Thursday, April 27th, 2017 | Posted by Thomas Parker

Joan Crawford

Joan Crawford

So you want to be a movie star? Big house, swimming pool, fancy cars, lavish parties, gala premiers, fawning flunkies, fame, fortune, the envy and adulation of millions — all the accoutrements, privileges, and perquisites of a luxurious lifestyle undreamt of by lesser mortals? It’s quite a life, I hear.

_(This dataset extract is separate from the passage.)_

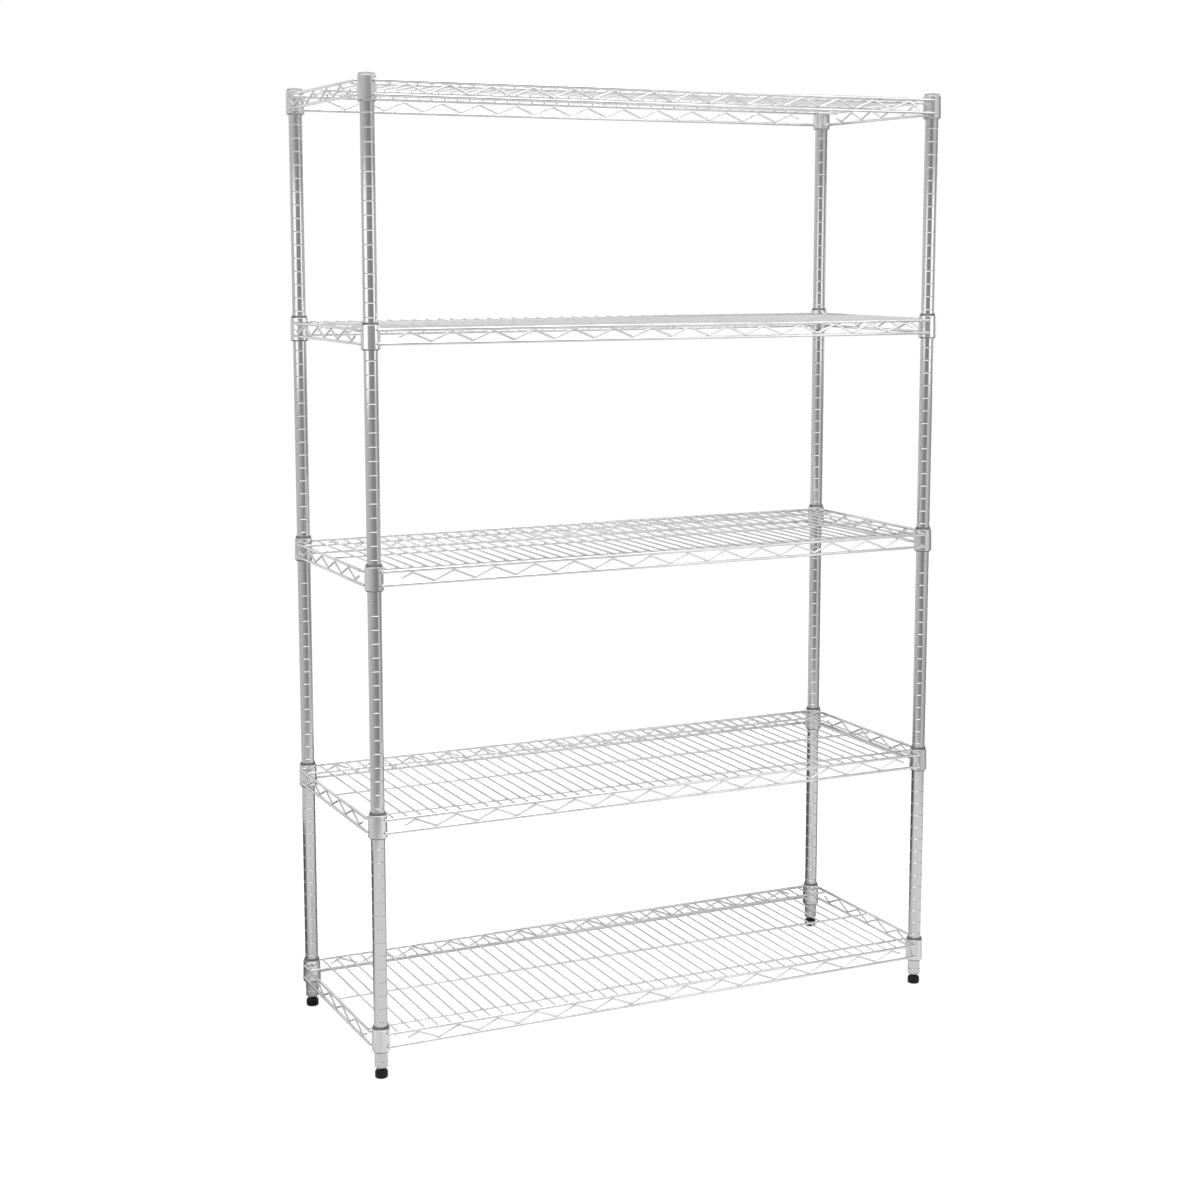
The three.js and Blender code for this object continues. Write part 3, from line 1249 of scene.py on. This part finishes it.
@dataclass
class Studio:
    """The pale floor, the soft light and what the chrome reflects.

    Attributes:
        world_light: How bright the world is for diffuse light.
        floor_size: The side of the floor.
        floor_grey: The floor's own grey.
        seen_glow: What the floor adds to it where the camera sees it.
        mirrored_glow: How bright the floor in front of the rack is in reflections.
        dim: How bright the floor behind the rack is in reflections.
        dim_edge: The depths at which the one ends and the other begins, from the back.
        ring_radius: The radius of the ring of screens that only reflections see.
        ring_height: Their height.
        strip_foot: The height at which the light strips among the screens begin.
        strip_top: The height at which they end.
        strip_fade: The height over which they fade at either end.
        strip_edge: The angle over which their sides fade, in degrees.
        strip_glow: How bright they are.
        skirt: The height over which the screens take on their own greys above the floor.
        skirt_grey: The grey that they have at the floor.
        skirt_blend: How softly the one turns into the other.
        ceiling: The height of the soft light overhead that reflections see.
        ceiling_radius: How far it reaches.
        ceiling_glow: How bright it is beyond its bright middle.
        panel_place: The place of the bright middle, across and from front to back.
        panel: Its radius.
        panel_fade: How far from that radius its edge fades, inwards and outwards.
        panel_glow: How bright the middle is.
        lamp_aim: The height of the point that the lamps face.
    """

    world_light: float = 0.65
    floor_size: float = 40.0
    floor_grey: float = 0.8
    seen_glow: float = 0.5
    mirrored_glow: float = 0.95
    dim: float = 0.15
    dim_edge: tuple[float, float] = (0.43, -0.17)
    ring_radius: float = 1.95
    ring_height: float = 2.05
    strip_foot: float = 1.14
    strip_top: float = 1.67
    strip_fade: float = 0.07
    strip_edge: float = 4
    strip_glow: float = 1.0
    skirt: float = 0.16
    skirt_grey: float = 0.85
    skirt_blend: float = 0.3
    ceiling: float = 3.4
    ceiling_radius: float = 9.0
    ceiling_glow: float = 0.8
    panel_place: tuple[float, float] = (-0.4, -0.5)
    panel: float = 1.9
    panel_fade: float = 0.3
    panel_glow: float = 2.6
    lamp_aim: float = 0.9

    # The ring's greys, by the angle from the front round to the left, in degrees.
    SCREENS = (
        (-180, 0.9), (-172, 0.5), (-150, 0.42), (-144, 0.75), (-125, 0.75), (-112, 0.32),
        (-80, 0.36), (-60, 0.66), (-24, 0.84), (-16, 0.4), (12, 0.33), (38, 0.42), (60, 0.55),
        (100, 0.75), (130, 0.7), (144, 0.82), (162, 0.86), (174, 1.0), (180, 0.9),
    )
    # The middle and half the width of each light strip, in degrees.
    STRIPS = ((-94, 5), (-40, 11), (74, 14))
    # The name, place, side and power of each lamp.
    LAMPS = (
        ("key_light", (-2.6, -3.0, 4.2), 2.2, 90.0),
        ("fill_light", (3.2, -2.0, 3.8), 2.0, 50.0),
    )
    RING_FLATS = 96
    CEILING_FLATS = 48

    @staticmethod
    def staged(name: str, mesh: Mesh, material: bpy.types.Material, hidden: bool) -> None:
        """Adds a piece of the studio.

        Args:
            name: The piece's name.
            mesh: Its mesh.
            material: Its material.
            hidden: Whether only reflections see it.
        """
        data = bpy.data.meshes.new(name)
        mesh.to_mesh(data)
        mesh.free()
        data.materials.append(material)
        piece = bpy.data.objects.new(name, data)
        bpy.context.scene.collection.objects.link(piece)
        if hidden:
            data.shade_smooth()
            piece.visible_camera = False
            piece.visible_diffuse = False
            piece.visible_transmission = False
            piece.visible_shadow = False

    def world(self) -> None:
        """Sets a white world, softer for diffuse light than for what is seen."""
        world = bpy.data.worlds.new("studio")
        bpy.context.scene.world = world
        tree = Tree.emptied(world)
        path = tree.add("ShaderNodeLightPath").outputs
        seen = tree.math("MAXIMUM", path["Is Camera Ray"], path["Is Glossy Ray"])
        seen = tree.math("MAXIMUM", seen, path["Is Transmission Ray"])
        strength = tree.between(seen, self.world_light, 1.0)
        back = tree.add("ShaderNodeBackground", {"Color": WHITE, "Strength": strength})
        tree.add("ShaderNodeOutputWorld", {"Surface": back.outputs[0]})

    def floor(self) -> None:
        """Lays a white floor that keeps a soft shadow."""
        mesh = bmesh.new()
        bmesh.ops.create_grid(mesh, x_segments=1, y_segments=1, size=self.floor_size / 2)
        material = bpy.data.materials.new("floor_paper")
        tree = Tree.emptied(material)
        level = self.floor_grey
        paper = tree.add("ShaderNodeBsdfDiffuse", {"Color": (level, level, level, 1.0)})
        path = tree.add("ShaderNodeLightPath").outputs
        glow = tree.glow(tree.math("MULTIPLY", path["Is Camera Ray"], self.seen_glow))
        both = tree.add("ShaderNodeAddShader", {0: paper.outputs[0], 1: glow}).outputs[0]
        front = tree.rise(tree.axes()["Y"], *self.dim_edge)
        mirrored = tree.glow(tree.between(front, self.dim, self.mirrored_glow))
        mixed = tree.add("ShaderNodeMixShader", {0: path["Is Glossy Ray"], 1: both, 2: mirrored})
        tree.surface(mixed.outputs[0])
        self.staged("floor", mesh, material, hidden=False)

    @staticmethod
    def round_stops(stops: Points) -> Points:
        """Turns stops by degrees from the front into stops by shares of the ring."""
        return [((degrees + 180) / 360, value) for degrees, value in stops]

    def screens(self) -> None:
        """Stands a ring of grey screens and light strips round the rack, seen by reflections."""
        mesh = bmesh.new()
        bmesh.ops.create_cone(
            mesh,
            cap_ends=False,
            segments=self.RING_FLATS,
            radius1=self.ring_radius,
            radius2=self.ring_radius,
            depth=self.ring_height,
            matrix=Matrix.Translation((0, 0, self.ring_height / 2)),
        )
        material = bpy.data.materials.new("screens")
        tree = Tree.emptied(material)
        axes = tree.axes()
        left, front = (tree.math("MULTIPLY", axes[axis], -1.0) for axis in "XY")
        turn = tree.math("MULTIPLY_ADD", tree.math("ARCTAN2", left, front), 1 / math.tau, 0.5)

        tone = tree.ramp(turn, self.round_stops(self.SCREENS))
        tone = tree.math("SUBTRACT", tone, self.skirt_grey)
        skirt = tree.math("DIVIDE", axes["Z"], self.skirt)
        skirt = tree.math("SMOOTH_MIN", skirt, 1.0, self.skirt_blend)
        tone = tree.math("MULTIPLY_ADD", tone, skirt, self.skirt_grey)

        edges = []
        for middle, half in self.STRIPS:
            edges += [(middle - half - self.strip_edge, 0.0), (middle - half, 1.0)]
            edges += [(middle + half, 1.0), (middle + half + self.strip_edge, 0.0)]
        strips = tree.ramp(turn, self.round_stops(edges))
        fade = self.strip_fade
        rise = tree.rise(axes["Z"], self.strip_foot - fade, self.strip_foot + fade)
        fall = tree.rise(axes["Z"], self.strip_top + fade, self.strip_top - fade)
        band = tree.math("MULTIPLY", strips, tree.math("MULTIPLY", rise, fall))
        tree.surface(tree.glow(tree.math("MULTIPLY_ADD", band, self.strip_glow, tone)))
        self.staged("screens", mesh, material, hidden=True)

    def overhead(self) -> None:
        """Hangs a broad white light that only reflections see."""
        mesh = bmesh.new()
        bmesh.ops.create_circle(
            mesh,
            cap_ends=True,
            radius=self.ceiling_radius,
            segments=self.CEILING_FLATS,
            matrix=Matrix.Translation((0, 0, self.ceiling)),
        )
        material = bpy.data.materials.new("overhead")
        tree = Tree.emptied(material)
        ends = {0: tree.place(), 1: (*self.panel_place, self.ceiling)}
        reach = tree.add("ShaderNodeVectorMath", ends, operation="DISTANCE").outputs["Value"]
        panel = tree.rise(reach, self.panel + self.panel_fade, self.panel - self.panel_fade)
        tree.surface(tree.glow(tree.between(panel, self.ceiling_glow, self.panel_glow)))
        self.staged("overhead", mesh, material, hidden=True)

    def lamp(self, name: str, place: Vector, size: float, power: float) -> None:
        """Hangs a square soft light that faces the rack.

        Args:
            name: The light's name.
            place: Where it hangs.
            size: Its side.
            power: Its power.
        """
        light = bpy.data.lights.new(name, "AREA")
        light.shape = "SQUARE"
        light.size = size
        light.energy = power
        holder = bpy.data.objects.new(name, light)
        holder.location = place
        toward = Vector((0, 0, self.lamp_aim)) - place
        holder.rotation_euler = toward.to_track_quat("-Z", "Y").to_euler()
        bpy.context.scene.collection.objects.link(holder)

    def build(self) -> None:
        """Sets the world, the floor, the screens and the lights."""
        self.world()
        self.floor()
        self.screens()
        self.overhead()
        for name, place, size, power in self.LAMPS:
            self.lamp(name, Vector(place), size, power)


@dataclass
class Viewpoint:
    """The camera at the photograph's viewing angle.

    Attributes:
        place: Where it stands.
        heading: How far it looks to the right of straight ahead, in degrees.
        pitch: How far it looks up, in degrees.
        focal: Its focal length as a share of the picture's width.
        centre: The place of its axis in the picture, as shares from the left and the top.
        sensor: The width of its sensor, in millimetres.
        far: How far it sees.
    """

    place: tuple[float, float, float] = (-1.7937, -3.6767, 1.5)
    heading: float = 25.508
    pitch: float = -7.922
    focal: float = 2093 / 1200
    centre: tuple[float, float] = (0.5, 0.45)
    sensor: float = 36.0
    far: float = 100.0

    def build(self) -> None:
        """Makes the camera and hands it to the scene."""
        lens = bpy.data.cameras.new("camera")
        lens.sensor_width = self.sensor
        lens.lens = self.sensor * self.focal
        lens.shift_x = 0.5 - self.centre[0]
        lens.shift_y = self.centre[1] - 0.5
        lens.clip_end = self.far
        camera = bpy.data.objects.new("camera", lens)
        camera.location = self.place
        tilt = math.radians(90 + self.pitch)
        camera.rotation_euler = (tilt, 0.0, -math.radians(self.heading))
        bpy.context.scene.collection.objects.link(camera)
        bpy.context.scene.camera = camera


def main() -> None:
    """Builds the rack, the studio and the camera."""
    logging.basicConfig(level=logging.INFO, format="%(message)s")
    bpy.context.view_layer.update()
    bpy.context.scene.view_settings.view_transform = "Standard"
    Viewpoint().build()
    Studio().build()
    GroovedPost().build()
    PostEnds().build()
    SplitSleeve().build()
    LevellingFoot().build()
    post = Node.centre(Node.at("post_lower", Corner.BACK_RIGHT))
    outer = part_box(Node.frame(Shelf.BOTTOM))[1]
    rail = WireShelf.rail
    WireShelf(post.x, post.y, outer[0] - rail, outer[1] - rail).build()


if __name__ == "__main__":
    main()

But of course, there’s always the flip side (everything has a flip side), when the years start to mount up and more and more choice parts go to fresh young things with a little more rubber on their radials, and the waiting time between films grows longer… and longer… and you, a big talent, a serious thespian, a major star, finally find yourself slinking onto the sound stage to take up your role in a low-budget exploitation movie. You can’t even salvage a little dignity by hiding somewhere in the middle of the credits, can’t pretend that you’re doing a campy cameo as a favor for an old friend. Nope — honey, you’re the headliner, the main attraction, that’s your name up there in big, bold print, right up there for everyone to see on the posters of Strait-Jacket… and Berserk!… and… please, God, no… Trog.

Yup. It’s a hell of a life, being a movie star. Just ask Joan Crawford.